The tolerance for interference fit ("clutch power" in Lego terminology) is important, but that's fairly simple. It's the cumulative tolerance when you assemble large structures that's important. Knockoff bricks can be fine for the first few you assemble, and then as the structure gets larger things don't quite fit together.

Also interesting is that in very large models, there is decoupling between sections. Lego has design rules for how large a well connected chunk of Lego can be, which are driven by the tolerances. Above that you are then loosely coupling those large "chunks".

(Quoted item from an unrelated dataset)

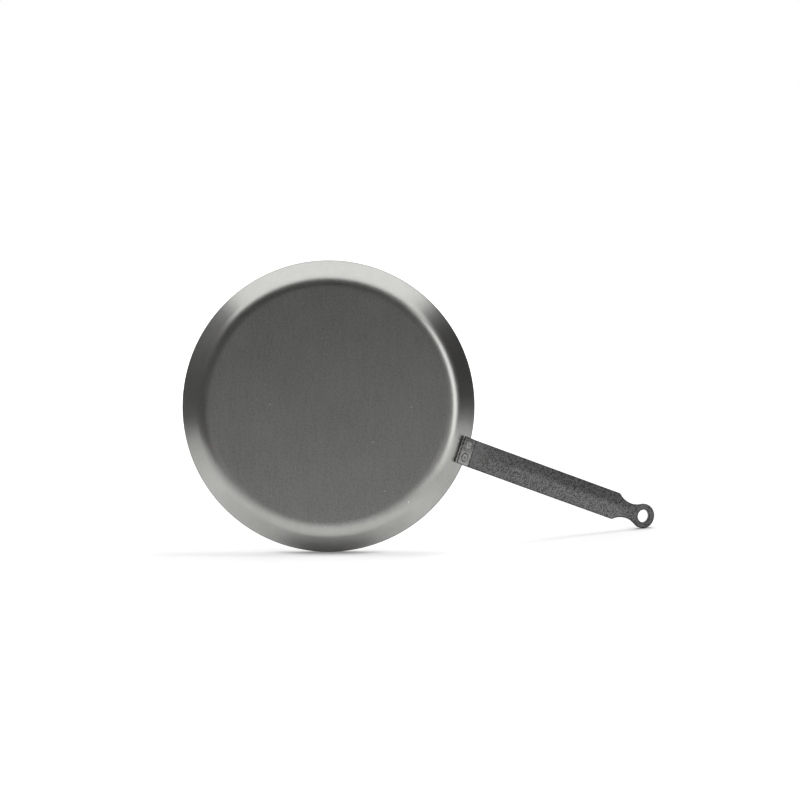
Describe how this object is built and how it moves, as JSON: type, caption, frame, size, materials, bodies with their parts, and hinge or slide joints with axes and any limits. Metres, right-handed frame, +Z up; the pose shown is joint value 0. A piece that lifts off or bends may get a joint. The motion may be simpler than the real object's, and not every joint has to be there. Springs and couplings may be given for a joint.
{
  "type": "crepe pan",
  "caption": "Shallow round steel crepe pan with a low flared wall and a long bent strip handle that ends in a round hanging eye.",
  "frame": {"origin": "centre of the flat base, on its underside", "axes": "+Z up out of the cooking side, +X along the handle, +Y to the handle's left seen from above"},
  "size_m": [0.4105, 0.24, 0.0958],
  "materials": {
    "pan_steel": "satin",
    "handle_coating": "hammered",
    "rivet_steel": "satin"
  },
  "bodies": {
    "root": {"pan_body": "pan_steel", "handle": "handle_coating", "rivet_left": "rivet_steel", "rivet_right": "rivet_steel"}
  },
  "joints": []
}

jjk166 an hour ago | parent | next [-]

That's actually not too difficult. So long as your process variance is centered around nominal, the stackup will tend to cancel out. You might run into trouble if your kit involves hundreds of identical pieces from the same batch being assembled together, but that's rare. For large builds from multiple kits, it's very unlikely they have the same errors.

perfmode 4 hours ago | parent | prev [-]

This is the most interesting point in the thread to me. Tolerance stack-up is the reason tight per-part tolerances matter at all. A single brick being precise is table stakes for injection molding. The hard problem is what happens when you compose hundreds of them. The decoupling strategy you're describing is really similar to how you handle error accumulation in any large composed system. You can't make individual components perfect enough to avoid drift at scale, so you introduce boundaries where the accumulated error gets absorbed rather than propagated. In Lego's case that means designing joints between sections that are forgiving enough to accommodate the stack-up from each chunk independently.

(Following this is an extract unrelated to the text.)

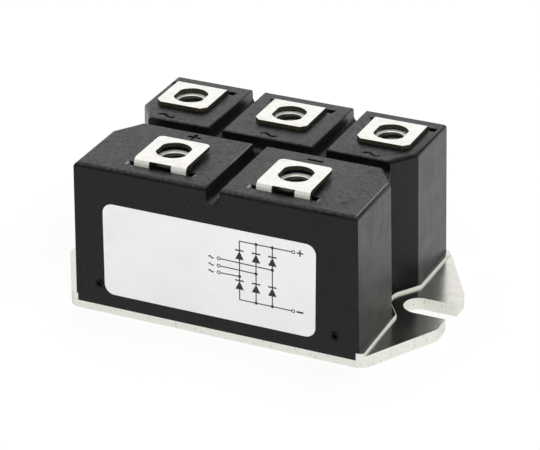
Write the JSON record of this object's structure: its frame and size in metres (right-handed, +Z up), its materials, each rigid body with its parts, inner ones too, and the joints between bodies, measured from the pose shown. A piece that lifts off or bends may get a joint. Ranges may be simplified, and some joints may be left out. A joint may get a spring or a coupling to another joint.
{
  "type": "bridge rectifier",
  "caption": "Block-shaped three-phase power bridge rectifier module with screw terminals in two rows, a drafted black housing and a metal base plate with slotted mounting ears.",
  "frame": {"origin": "centre of the base plate's underside", "axes": "+X along the module from the left ear to the right ear, +Y from the label side to the AC side, +Z up through the terminal screws"},
  "size_m": [0.072, 0.0417, 0.0295],
  "materials": {
    "moulding": "satin black glass-filled plastic",
    "nickel_plate": "satin nickel plating on copper",
    "label": "matt pale grey film",
    "tinned_copper": "satin tin or nickel plating",
    "zinc_steel": "bright zinc plating",
    "alumina": "matt white",
    "copper": "bare copper",
    "silicon": "dark grey, metallised",
    "gel": "clear soft silicone gel"
  },
  "bodies": {
    "root": {"housing": "moulding", "base_plate": "nickel_plate", "label": "label", "terminal_plus": "tinned_copper", "terminal_minus": "tinned_copper", "terminal_ac1": "tinned_copper", "terminal_ac2": "tinned_copper", "terminal_ac3": "tinned_copper", "nut_plus": "zinc_steel", "nut_minus": "zinc_steel", "nut_ac1": "zinc_steel", "nut_ac2": "zinc_steel", "nut_ac3": "zinc_steel", "ceramic_plate": "alumina", "bottom_copper": "copper", "plus_pad": "copper", "minus_pad": "copper", "ac_pad_1": "copper", "ac_pad_2": "copper", "ac_pad_3": "copper", "diode_1": "silicon", "diode_2": "silicon", "diode_3": "silicon", "diode_4": "silicon", "diode_5": "silicon", "diode_6": "silicon", "phase_clip_1": "copper", "phase_clip_2": "copper", "phase_clip_3": "copper", "gel": "gel"}
  },
  "joints": []
}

It's also why knockoff bricks can feel fine for small builds and then fall apart (sometimes literally) on larger ones. If your per-part tolerance is 3x worse, it doesn't matter much for a 20-piece build, but for a 2000-piece build your cumulative error budget is blown long before you're done. The failure mode isn't that any individual brick is bad, it's that the composition doesn't hold.

I'd be curious whether Lego publishes or talks about those chunk size design rules anywhere. That seems like the actually interesting engineering story, more so than the per-part tolerance numbers that get repeated in every article about them.